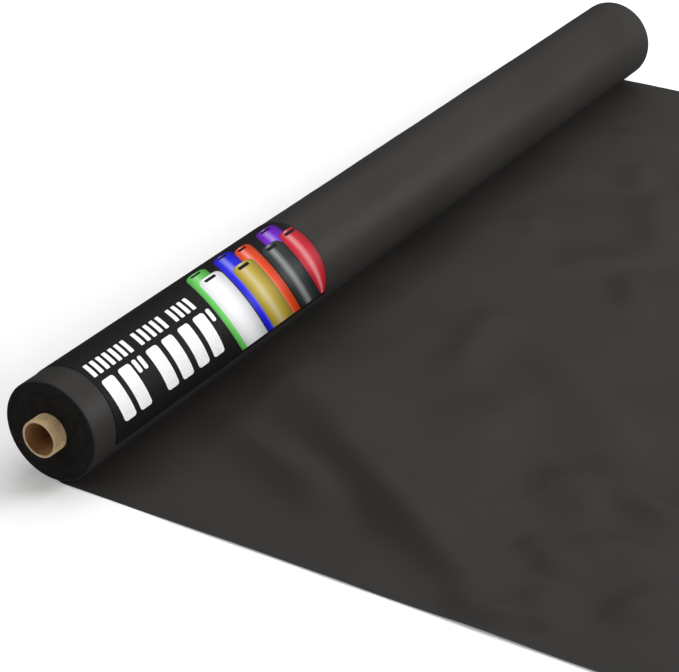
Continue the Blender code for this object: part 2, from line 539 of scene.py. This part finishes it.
def rounded_rows(low_y, width, low_deg, high_deg, corner, bow=0.0, foot=None, far_limit=None):
    """Rows of a bar with rounded corners.

    bow is how far it has curved to +Y at BOW_SPAN_DEG from BOW_MIDDLE_DEG, foot is the radius of its low
    corners and far_limit the y that it stops at.
    """
    foot = corner if foot is None else foot
    metre_deg = math.degrees(1 / LABEL_OUTER)
    steps = max(4, round((high_deg - low_deg) / ROW_STEP_DEG))
    degrees = set(np.linspace(low_deg, high_deg, steps + 1))
    for t in np.linspace(0, 1, 7):
        curve = 1 - math.cos(t * math.pi / 2)
        degrees.add(high_deg - curve * corner * metre_deg)
        degrees.add(low_deg + curve * foot * metre_deg)
    rows = []
    for at in sorted(degrees):
        inset = 0.0
        for distance, radius in (((high_deg - at) / metre_deg, corner), ((at - low_deg) / metre_deg, foot)):
            if distance < radius:
                inset = max(inset, radius - math.sqrt(max(0.0, radius**2 - (radius - distance) ** 2)))
        start = low_y + bow * ((at - BOW_MIDDLE_DEG) / BOW_SPAN_DEG) ** 2
        low, high = start + inset, start + width - inset
        if far_limit is not None:
            high = min(high, far_limit)
            low = min(low, high - 0.0002)
        rows.append((at, low, high))
    return rows


def label_child(piece):
    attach(piece, "roll")


def make_label_stock():
    rows = rounded_rows(LABEL_NEAR, LABEL_FAR - LABEL_NEAR, LABEL_LOW_DEG, LABEL_HIGH_DEG, 0.0025)
    stock = curved_plate("label_stock", rows, LABEL_INNER - 0.0001, SURFACE, label_black, columns=40)
    label_child(stock)
    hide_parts("label")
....
TASK GOAL: Repeat the material word for word from its opening line up to and including the line containing "with rounded corners.".

TASK OUTPUT:
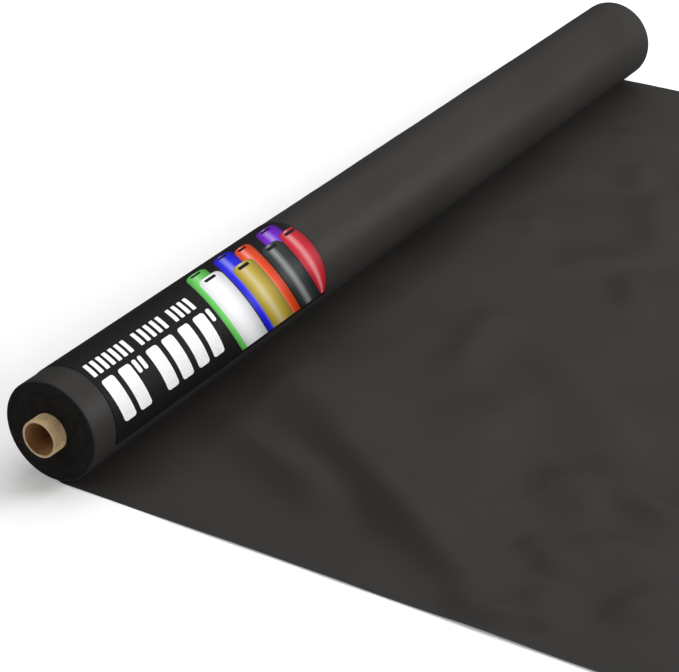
Continue the Blender code for this object: part 2, from line 539 of scene.py. This part finishes it.
def rounded_rows(low_y, width, low_deg, high_deg, corner, bow=0.0, foot=None, far_limit=None):
    """Rows of a bar with rounded corners.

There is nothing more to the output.